The co-SHF structure is directly applicable to:

• UAV-USV maritime ISAC missions, facilitating synchronized inspection with real-time communication under environmental and physical constraints.
• Dual-UAV secure communication networks, maximizing user secrecy throughput via real-time jamming and adaptive hovering.
• Any multi-agent mobile mission in which agent coordination, limited dwell opportunities, and high-dimensional control present coupled optimization challenges.

A plausible implication is that the co-SHF structural reduction generalizes to a wider class of multi-agent mission planning contexts, wherever finite-duration coupled idling/actions and time-optimal travel yield performance and complexity gains.

7. Adaptivity, Limitations, and Future Considerations

The adaptivity of co-SHF hinges on:

• Its ability to dynamically cluster, schedule, and coordinate agent resource allocation in response to target distribution, environmental dynamics (e.g., water currents), and rate/SNR requirements.
• Its compatibility with nonconvex mission spaces and agent heterogeneity, through modular variable decomposition and alternating convexification.

However, the co-SHF approach assumes perfect synchronization and communication between agents over the time horizon, as well as accurate a priori knowledge of target locations and environmental conditions.

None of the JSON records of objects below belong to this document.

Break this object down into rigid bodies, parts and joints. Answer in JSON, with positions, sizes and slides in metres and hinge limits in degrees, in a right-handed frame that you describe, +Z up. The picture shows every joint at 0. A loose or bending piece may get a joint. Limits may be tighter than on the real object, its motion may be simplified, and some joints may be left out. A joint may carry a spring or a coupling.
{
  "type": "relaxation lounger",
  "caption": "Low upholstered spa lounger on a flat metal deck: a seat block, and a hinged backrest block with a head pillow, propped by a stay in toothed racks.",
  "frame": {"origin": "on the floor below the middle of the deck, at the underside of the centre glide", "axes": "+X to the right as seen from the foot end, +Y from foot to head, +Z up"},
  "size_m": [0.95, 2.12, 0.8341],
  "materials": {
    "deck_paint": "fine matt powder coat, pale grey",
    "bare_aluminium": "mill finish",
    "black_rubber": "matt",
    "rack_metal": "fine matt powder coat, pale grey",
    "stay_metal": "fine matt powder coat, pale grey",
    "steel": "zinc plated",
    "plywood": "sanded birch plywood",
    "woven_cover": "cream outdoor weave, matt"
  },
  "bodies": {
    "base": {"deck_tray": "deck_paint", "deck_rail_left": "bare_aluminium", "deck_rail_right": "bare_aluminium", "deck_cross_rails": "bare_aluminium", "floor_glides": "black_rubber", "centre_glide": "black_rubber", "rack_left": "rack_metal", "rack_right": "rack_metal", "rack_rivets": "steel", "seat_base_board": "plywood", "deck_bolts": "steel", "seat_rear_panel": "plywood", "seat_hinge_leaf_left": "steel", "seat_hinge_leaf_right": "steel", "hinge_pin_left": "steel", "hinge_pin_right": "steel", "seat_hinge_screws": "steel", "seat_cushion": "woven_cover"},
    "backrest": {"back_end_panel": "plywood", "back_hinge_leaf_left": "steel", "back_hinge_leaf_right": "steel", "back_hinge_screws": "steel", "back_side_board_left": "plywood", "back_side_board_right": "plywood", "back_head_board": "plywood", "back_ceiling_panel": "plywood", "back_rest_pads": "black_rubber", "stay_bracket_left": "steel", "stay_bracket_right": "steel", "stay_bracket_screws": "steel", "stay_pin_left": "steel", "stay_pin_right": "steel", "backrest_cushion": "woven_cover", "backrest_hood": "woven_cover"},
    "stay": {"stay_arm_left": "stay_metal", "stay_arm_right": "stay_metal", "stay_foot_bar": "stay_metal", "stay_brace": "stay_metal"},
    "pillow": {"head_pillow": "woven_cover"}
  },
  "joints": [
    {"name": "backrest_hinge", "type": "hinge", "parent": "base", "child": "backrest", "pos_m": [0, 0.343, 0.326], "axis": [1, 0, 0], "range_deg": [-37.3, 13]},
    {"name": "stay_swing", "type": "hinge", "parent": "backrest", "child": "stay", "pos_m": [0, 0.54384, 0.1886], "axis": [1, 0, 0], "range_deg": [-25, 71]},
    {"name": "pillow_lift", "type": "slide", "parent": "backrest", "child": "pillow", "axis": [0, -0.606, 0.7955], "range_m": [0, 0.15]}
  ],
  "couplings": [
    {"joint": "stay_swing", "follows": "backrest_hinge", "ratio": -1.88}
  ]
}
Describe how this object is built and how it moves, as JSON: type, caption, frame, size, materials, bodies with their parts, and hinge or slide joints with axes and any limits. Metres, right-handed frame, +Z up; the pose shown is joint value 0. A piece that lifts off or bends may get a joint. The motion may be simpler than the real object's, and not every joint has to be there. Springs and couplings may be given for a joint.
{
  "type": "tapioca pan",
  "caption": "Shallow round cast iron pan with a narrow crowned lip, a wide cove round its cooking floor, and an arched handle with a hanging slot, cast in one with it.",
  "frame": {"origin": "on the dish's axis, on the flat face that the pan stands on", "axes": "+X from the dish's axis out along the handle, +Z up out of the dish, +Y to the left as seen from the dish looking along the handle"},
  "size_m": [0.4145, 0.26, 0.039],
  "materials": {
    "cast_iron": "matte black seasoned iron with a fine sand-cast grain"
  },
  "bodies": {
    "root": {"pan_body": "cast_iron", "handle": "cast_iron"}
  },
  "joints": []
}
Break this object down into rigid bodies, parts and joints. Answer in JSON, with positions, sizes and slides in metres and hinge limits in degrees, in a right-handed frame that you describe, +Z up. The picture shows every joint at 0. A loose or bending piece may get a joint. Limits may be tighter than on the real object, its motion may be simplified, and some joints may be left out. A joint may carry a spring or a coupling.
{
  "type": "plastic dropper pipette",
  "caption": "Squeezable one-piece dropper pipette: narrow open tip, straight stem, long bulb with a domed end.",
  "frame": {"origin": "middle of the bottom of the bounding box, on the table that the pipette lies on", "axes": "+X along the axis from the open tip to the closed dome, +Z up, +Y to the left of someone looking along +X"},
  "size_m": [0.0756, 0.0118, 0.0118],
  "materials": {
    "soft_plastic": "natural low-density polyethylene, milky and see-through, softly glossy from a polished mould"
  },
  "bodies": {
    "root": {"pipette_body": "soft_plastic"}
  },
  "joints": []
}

Future advances may focus on robustification to uncertainty, distributed agent control with limited feedback, and real-time extensions for dynamically evolving operational contexts.

The collaborative successive hover-and-fly structure represents a foundational paradigm for tractable, high-performance multi-agent mission design, with demonstrated utility and provable optimality in both communication and ISAC settings (Zhang et al., 4 Nov 2025, Wang et al., 28 Jan 2026).